For years, Disney had been in hiring mode, closing fiscal 2018 with 201,000 employees, up from 199,000 the prior year, according to filings, though it has slashed at least 400 jobs since closing its $71 billion deal for most of 21st Century Fox in March, and insiders predict 3,000 layoffs will eventually be attributed to the partial merger. Analyst Richard Greenfield of LightShed Partners has speculated the number could swell to 10,000 as the conglomerate seeks its goal of $2 billion in cost synergies by fiscal 2021.
Over at AT&T, the carnage is more muted, given there was less overlap in job functions when the telecom giant scooped up Time Warner in June 2018 for $85 billion: 13 months later, 20 ad sales jobs were reportedly slashed and there were about 50 layoffs in a variety of positions at HBO, Turner and Warner Bros. in October, for example.
While not all layoffs in the entertainment and media sectors are related to mergers, they certainly don’t help, and Greenfield figures some 2,000 jobs could be lost after Viacom and CBS merge, though he acknowledges his estimate could change when CEO Bob Bakish gives “a real synergy number.” In a recent filing, though, the companies said cost synergies could hit $540 million in 2020 and $653 million in 2021.
Indeed, Bakish has been wishy-washy about his predicted $500 million in synergies, telling CNBC on Sept. 17, “It’s a cost-only number — It’s a synergy number that will drop to the bottom line. … So that’s a bankable number. … Sure, we have higher numbers we’re looking at.” Employees speaking on the condition of anonymity hear that as an ominous sign. “Of course there will be layoffs. We’re on pins and needles here,” says one staffer.
Viacom had 10,400 full-time employees as of Sept. 30, while CBS employed 12,770 full-timers at the end of 2018, according to filings. If Greenfield’s initial estimate is correct, 9 percent of those jobs are at stake. But some employees figure ViacomCBS could scoop up smaller companies — Lionsgate and/or its Starz asset, for example — which would lead to more synergies, and layoffs.
The BLS says broadcasting jobs fell less than one percent year-over-year in October, with TV taking a hit while radio jobs actually rose a bit. The BLS hasn’t yet disclosed October figures for a few smaller categories related to media, though all were down in September 2019 relative to 2018, save for radio broadcasting.
Of course, there may be an upside for those fortunate enough to survive the chopping block. “Big is not necessarily bad,” says analyst Steven Birenberg of Northlake Capital Management. “For employees, you can argue it is a good thing because scale really matters in today’s world of TV, and neither Viacom or CBS has scale.

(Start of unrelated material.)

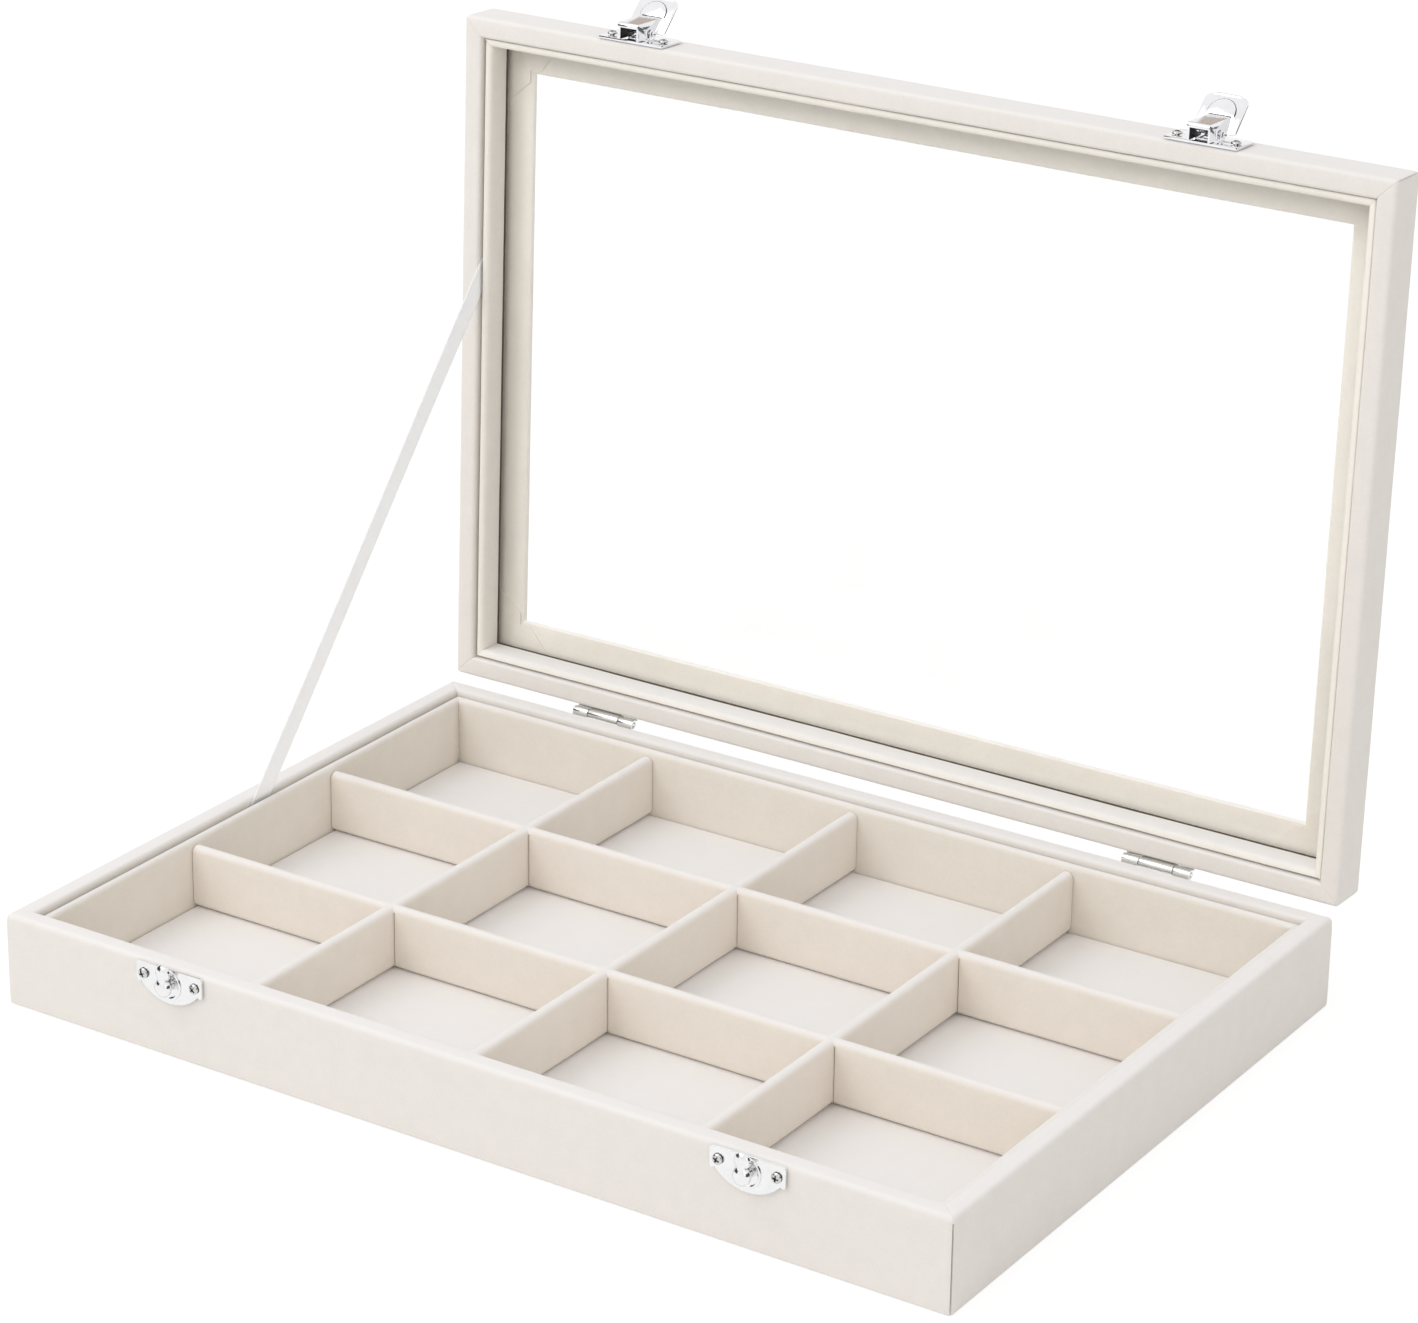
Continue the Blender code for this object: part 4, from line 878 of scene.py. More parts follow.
def makeSeal(sizes):
    high = boxOf([f"lid_{side}_liner" for side in linerCorners], lidBack)[1]
    thick = wallThickness("lid_left_liner", lidBack)
    outer, inner, edge = thick - sizes["hidden"], thick + sizes["shown"], sizes["edge"]
    bottom, top = -sizes["away"] - sizes["thickness"], -sizes["away"]
    corners = [(inner, bottom, edge), (outer, bottom, edge), (outer, top, edge), (inner, top, edge)]
    outline = roundedOutline(corners, 2)
    points, faces = ringPoints((high.x, high.y), outer, outline, sizes["spacing"], high.z)
    mesh = meshFrom("paneSeal", points, faces)
    piece = linkMesh("paneSeal", turned(mesh, lidTurn), "gapShade", 40)
    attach(piece, "lid")


makeSeal(gapShadeSizes)

# Geometry Nodes helpers


def newTree(name, inputs):  # a tree with named inputs, and the outputs of its input node
    tree = bpy.data.node_groups.new(name, "GeometryNodeTree")
    tree.interface.new_socket("Geometry", in_out="INPUT", socket_type="NodeSocketGeometry")
    for label, kind, value in inputs:
        socket = tree.interface.new_socket(label, in_out="INPUT", socket_type="NodeSocket" + kind)
        if value is not None:
            socket.default_value = value
    tree.interface.new_socket("Geometry", in_out="OUTPUT", socket_type="NodeSocketGeometry")
    return tree, tree.nodes.new("NodeGroupInput").outputs


def addNode(tree, kind, links=None, settings=None, **values):  # a node in links stands for its first output
    node = tree.nodes.new(kind)
    for key, value in (settings or {}).items():
        setattr(node, key, value)
    for key, value in values.items():
        node.inputs[key.replace("_", " ")].default_value = value
    for key, source in (links or {}).items():
        tree.links.new(source.outputs[0] if isinstance(source, bpy.types.Node) else source, node.inputs[key])
    return node


def endTree(tree, shape, material, marks=None, markedMaterial=None):  # plain geometry and its materials
    real = addNode(tree, "GeometryNodeRealizeInstances", {"Geometry": shape})
    finish = addNode(tree, "GeometryNodeSetMaterial", {"Geometry": real, "Material": material})
    if marks:
        links = {"Geometry": finish, "Selection": marks, "Material": markedMaterial}
        finish = addNode(tree, "GeometryNodeSetMaterial", links)
    out = tree.nodes.new("NodeGroupOutput")
    tree.links.new(finish.outputs[0], out.inputs[0])


def runTree(name, tree, values, start=None):  # runs a tree on a start mesh and gives a plain mesh
    holder = intoScene(name + "Holder", start or bpy.data.meshes.new(name + "Start"))
    modifier = holder.modifiers.new("tree", "NODES")
    modifier.node_group = tree
    for item in tree.interface.items_tree:
        if item.in_out == "INPUT" and item.name in values:
            modifier[item.identifier] = values[item.name]
    deps = bpy.context.evaluated_depsgraph_get()
    mesh = bpy.data.meshes.new_from_object(holder.evaluated_get(deps))
    mesh.name = name
    holder.modifiers.remove(modifier)
    bpy.data.objects.remove(holder)
    return mesh


# dividers: an egg-crate of three cross and two long covered strips

dividerSizes = {
    "topRadius": 2.1 * mm,
    "spacing": 4.0 * mm,
    "slit": 0.35 * mm,
    "slitDrop": 1.5 * mm,
    "slitFoot": 0.4 * mm,  # the slits stay above the bars' feet
    "slitWidth": 1.5,  # times the bar's thickness, so that it cuts right through
    "filletPoints": 5,
    "profileCuts": 3,
    "ripple": 0.14 * mm,
    "rippleScale": 30.0,
}


def barNodes(tree, value, length, along, sizes):  # a rounded bar of a length along x or y
    halves = [addMath(tree, "MULTIPLY", length, share) for share in (-0.5, 0.5)]
    ends = [addNode(tree, "ShaderNodeCombineXYZ", {along: half}) for half in halves]
    line = addNode(tree, "GeometryNodeCurvePrimitiveLine", {"Start": ends[0], "End": ends[1]})
    cuts = {"Curve": line, "Length": value["Spacing"]}
    fine = addNode(tree, "GeometryNodeResampleCurve", cuts, {"mode": "LENGTH"})
    size = {"Width": value["Thickness"], "Height": value["Height"]}
    profile = addNode(tree, "GeometryNodeCurvePrimitiveQuadrilateral", size)
    rounding = {"Curve": profile, "Radius": value["Top Radius"]}
    soft = addNode(tree, "GeometryNodeFilletCurve", rounding, {"mode": "POLY"}, Count=sizes["filletPoints"])
    split = addNode(tree, "GeometryNodeSubdivideCurve", {"Curve": soft}, Cuts=sizes["profileCuts"])
    return addNode(tree, "GeometryNodeCurveToMesh", {"Curve": fine, "Profile Curve": split}, Fill_Caps=True)


def rowNodes(tree, bar, count, pitch, axis):  # copies of a bar side by side, centred
    span = addMath(tree, "MULTIPLY", addMath(tree, "SUBTRACT", count, 1.0), pitch)
    start = addNode(tree, "ShaderNodeCombineXYZ", {axis: addMath(tree, "MULTIPLY", span, -0.5)})
    step = addNode(tree, "ShaderNodeCombineXYZ", {axis: pitch})
    row = addNode(tree, "GeometryNodeMeshLine", {"Count": count, "Start Location": start, "Offset": step})
    copies = addNode(tree, "GeometryNodeInstanceOnPoints", {"Points": row, "Instance": bar})
    return addNode(tree, "GeometryNodeRealizeInstances", {"Geometry": copies})


def slitNodes(tree, value, sizes):  # cutters beside each crossing, under the rounded top
    foot = sizes["slitFoot"]
    deep = addMath(tree, "SUBTRACT", value["Height"], value["Slit Drop"])
    size = {
        "X": value["Slit"],
        "Y": addMath(tree, "MULTIPLY", value["Thickness"], sizes["slitWidth"]),
        "Z": addMath(tree, "SUBTRACT", deep, foot),
    }
    cutter = addNode(tree, "GeometryNodeMeshCube", {"Size": addNode(tree, "ShaderNodeCombineXYZ", size)})
    drop = addMath(tree, "MULTIPLY", addMath(tree, "SUBTRACT", value["Slit Drop"], foot), -0.5)
    apart = addMath(tree, "ADD", value["Thickness"], value["Slit"])
    pair = addNode(tree, "GeometryNodeJoinGeometry")
    for share in (0.5, -0.5):
        place = addNode(tree, "ShaderNodeCombineXYZ", {"X": addMath(tree, "MULTIPLY", apart, share), "Z": drop})
        moved = addNode(tree, "GeometryNodeTransform", {"Geometry": cutter, "Translation": place})
        tree.links.new(moved.outputs[0], pair.inputs[0])
    across = rowNodes(tree, pair, value["Cross Count"], value["Cross Pitch"], "X")
    return rowNodes(tree, across, value["Long Count"], value["Long Pitch"], "Y")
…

Combined, that scale should allow the companies to better compete, which is good for employees as it keeps them employed.”
The data isn’t great even in the film studios’ own backyards, as the number of “shoot days” for on-location filming in Greater Los Angeles dipped 5.2 percent in July through September, FilmLA disclosed Oct. 24. The research organization dubbed the decrease “atypical, and unusually at odds” with local employment trends. Despite a California Film & Television Tax Credit program that refunds up to $330 million each year, productions apparently continue to flock to other states with heftier incentives.
There is one bit of good news for media and entertainment workers in the BLS numbers: Their average hourly wage is north of $37 an hour, about $9 more than all other non-farm, non-government jobs in America.